Other than the lack of a control group, this study also has other limitations. First, the sample size of this study was relatively small. Type II errors cannot be excluded for many cognitive domains, e.g. the non-significant improvement of visuospatial/executive function (P = 0.08). Second, as alcohol consumption decreased drastically in this sample, the present findings may not be generalizeable to alcoholic patients treated with topiramate who relapse into heavy drinking. Last, as a 12-week study, the mixed long-term effect of alcohol abstinence and topiramate on cognitive function cannot be determined.
Although acamprosate and naltrexone are effective for the treatment of alcoholism, they are not available in some countries, e.g. Thailand. Although topiramate is effective for alcoholism, cognitive impairment associated with this agent may discourage its use in alcohol-dependent patients, who are likely to have cognitive deficits due to chronic excessive alcohol consumption. The present findings should reassure both patients and physicians that the positive effect of cognitive recovery associated with decreased drinking is more robust than the negative effect of topiramate-induced cognitive dysfunction. The risk and benefit on cognitive function appear to be in favor of topiramate treatment.

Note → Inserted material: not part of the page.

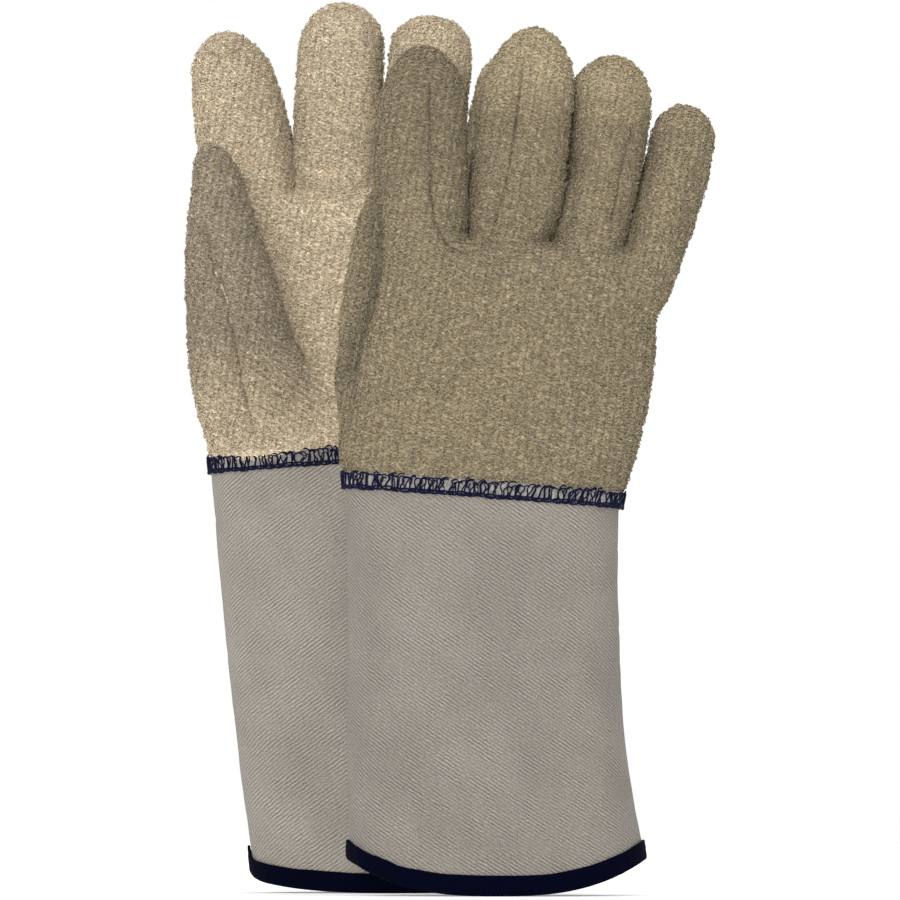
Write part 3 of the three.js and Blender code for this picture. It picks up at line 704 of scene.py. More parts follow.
def build_terry(side):
    """The hand, the fingers and the thumb of a glove, closed skins that share the points of their cuts."""
    hand = Hand(side)
    low, high = terry_box(side)
    points, quads = surface(hand.field, low, high, TERRY_STEP)
    points = relax(points, quads)
    points, normals = snapped(hand.field, points)
    _, nearest = owner_of(hand, points)
    out, pile, seam = relief(hand, points, normals, nearest)
    moved = points + normals * out[:, None]
    facing = point_normals(moved, quads)
    # shade: painted light and shade on the terry, a lightness for each point
    shade = painted_light_of(hand, points, facing)
    draw = np.random.default_rng(5 if side == "right" else 6)
    clear = (hand.rise(points[:, 0], points[:, 2]) > 4.5) & (seam < 0.25)
    inner, inner_quads = surface(hand.field, low, high, LINING_STEP, -TERRY_WALL + 1)
    owner, _ = owner_of(hand, points[quads].mean(1))
    inner_owner, _ = owner_of(hand, inner[inner_quads].mean(1))
    keep = hand.rise(*points[quads].mean(1)[:, [0, 2]].T) > TERRY_START
    inner_keep = hand.rise(*inner[inner_quads].mean(1)[:, [0, 2]].T) > TERRY_START
    pieces = {}
    for i, name in [(-1, "hand")] + list(enumerate(hand.lines)):
        used, faces = np.unique(quads[keep & (owner == i)], return_inverse=True)
        inner_used, inner_faces = np.unique(
            inner_quads[inner_keep & (inner_owner == i)], return_inverse=True
        )
        openings = 1 + len(hand.lines) if i < 0 else 1
        shell, shell_quads, strips = closed_shell(
            moved[used], faces.reshape(-1, 4), inner[inner_used], inner_faces.reshape(-1, 4), openings
        )
        lining = len(inner_used)
        data = np.concatenate([
            np.column_stack([points[used], pile[used], seam[used], shade[used], facing[used]]),
            np.column_stack([inner[inner_used], np.full(lining, 0.4), np.zeros(lining), np.ones(lining),
                             np.zeros((lining, 3))]),
        ])
        rooted = used[clear[used]]
        if name == "hand":
            pieces[name] = [terry_mesh(f"{side}_hand_terry", side, shell, shell_quads, strips, data)]
            palmwards = facing[rooted, 1] >= 0
            for part, chosen in (("back", rooted[~palmwards]), ("palm", rooted[palmwards])):
                loose = pile_loops(moved, facing, shade, chosen, draw)
                pieces[name].append(terry_mesh(f"{side}_{part}_loops", side, *loose))
        else:
            extra, extra_quads, extra_caps, extra_data = pile_loops(moved, facing, shade, rooted, draw)
            pieces[name] = [terry_mesh(
                f"{side}_{name}_terry", side, np.concatenate([shell, extra]),
                np.concatenate([shell_quads, extra_quads + len(shell)]),
                np.concatenate([strips, extra_caps + len(shell)]), np.concatenate([data, extra_data]),
            )]
    return hand, pieces


def point_normals(points, quads):
    """The normal at each point, from the faces round it."""
    a, b, c, d = (points[quads[:, k]] for k in range(4))
    face = np.cross(c - a, d - b)
    total = np.stack(
        [np.bincount(quads.ravel(), np.repeat(face[:, k], 4), len(points)) for k in range(3)], axis=1
    )
    return total / np.maximum(np.linalg.norm(total, axis=1), 1e-9)[:, None]


LOOP_AREA = 2.5  # square millimetres of cloth to each loop of yarn that stands out of it
LOOP_CELL = (1.55, 1.55, 1.45)  # and no more than one of them to a cell of this size
LOOP_SIDES = 3
LOOP_RINGS = 5


def unit(vectors):
    """The vectors, each made one long."""
    return vectors / np.maximum(np.linalg.norm(vectors, axis=-1, keepdims=True), 1e-9)


def pile_loops(points, normals, shade, rooted, draw):
    """Loops of yarn that stand out of the cloth at some of its points: points, faces and attributes."""
    count = int(len(rooted) * TERRY_STEP**2 / LOOP_AREA)
    shuffled = draw.permutation(rooted)
    sheared = points[shuffled] - LOOP_LEAN * points[shuffled, 2:3] * [1, 0, 0]
    cells = np.floor(sheared / LOOP_CELL).astype(int)
    _, first = np.unique(cells, axis=0, return_index=True)
    spots = shuffled[np.sort(first)][:count]
    count = len(spots)
    out = normals[spots]
    turn = draw.normal(0, 0.5, count)
    across = np.stack([np.cos(turn), 0 * turn, np.sin(turn)], axis=1)
    across = unit(across - out * (across * out).sum(1, keepdims=True))
    beside = np.cross(out, across)
    lean = draw.normal(0, 0.55, count)[:, None]
    up = out * np.cos(lean) + beside * np.sin(lean)
    half = draw.uniform(0.55, 1.15, count)[:, None, None]
    tall = draw.uniform(0.45, 1.05, count)[:, None, None]
    swing = np.linspace(-0.12, 1.12, LOOP_RINGS)[None, :, None] * math.pi
    middle = across[:, None] * half * np.cos(swing) + up[:, None] * tall * np.sin(swing)
    middle = points[spots][:, None] + middle
    along = unit(-across[:, None] * half * np.sin(swing) + up[:, None] * tall * np.cos(swing))
    first = unit(np.cross(across, up))[:, None] + 0 * along
    second = np.cross(along, first)
    radius = draw.uniform(0.19, 0.30, count)[:, None, None, None]
    around = (np.arange(LOOP_SIDES) * 2 * math.pi / LOOP_SIDES)[None, None, :, None]
    ring = first[:, :, None] * np.cos(around) + second[:, :, None] * np.sin(around)
    made = (middle[:, :, None] + radius * ring).reshape(-1, 3)
    size = LOOP_RINGS * LOOP_SIDES
    i, j = np.indices((LOOP_RINGS - 1, LOOP_SIDES)).reshape(2, -1)
    k = (j + 1) % LOOP_SIDES
    near, far = i * LOOP_SIDES, (i + 1) * LOOP_SIDES
    one = np.stack([near + j, near + k, far + k, far + j], axis=1)
    caps = np.array([[2, 1, 0], [size - 3, size - 2, size - 1]])
    starts = np.arange(count)[:, None, None] * size
    # The loop's pile value makes its feet darker and its top lighter in colour: painted shade and a painted
    # highlight.
    height = 0.25 + 0.75 * np.clip(np.sin(swing), 0, 1)
    height = np.repeat((height + 0 * half).reshape(-1), LOOP_SIDES)
    height *= np.repeat(draw.uniform(0.75, 1.15, count), size)
    seam, no_normal = np.zeros(len(made)), np.zeros((len(made), 3))
    data = np.column_stack([made, height, seam, np.repeat(shade[spots], size), no_normal])
    return made, (one[None] + starts).reshape(-1, 4), (caps[None] + starts).reshape(-1, 3), data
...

Topiramate-treated patients recently detoxified from alcohol usually have an improvement of their cognitive function, especially in the language and delayed recall domains. This phenomenon may be caused by the greater influence of cognitive recovery associated with decreased drinking as compared with topiramate-induced cognitive impairment.
This study was supported by grant 52-LR-055 from the Integrated Management for Alcohol Intervention Program (I-MAP), Thai Health Promotion Foundation. The funding body had no role in the decision to prepare and submit this manuscript. We are grateful for the administrative assistance given by Ms Siripan Jaranai.
Drs. Likhitsathian, Uttawichai, Yingwiwattanapong, and Wittayanookulluk have no conflict of interest. Dr. Saengcharnchai has received honoraria and/or travel reimbursement from AstraZeneca, Invida, Janssens-Cilag, and Thai-Otsuka. Dr. Srisurapanont has received honoraria, consultancy fees, research grants, and/or travel reimbursement from AstraZeneca, GlaxoSmithKline, Pfizer, Janssen-Cilag, Johnson & Johnson, Lundbeck, Thai-Otsuka, Sanofi-Aventis, and Servier.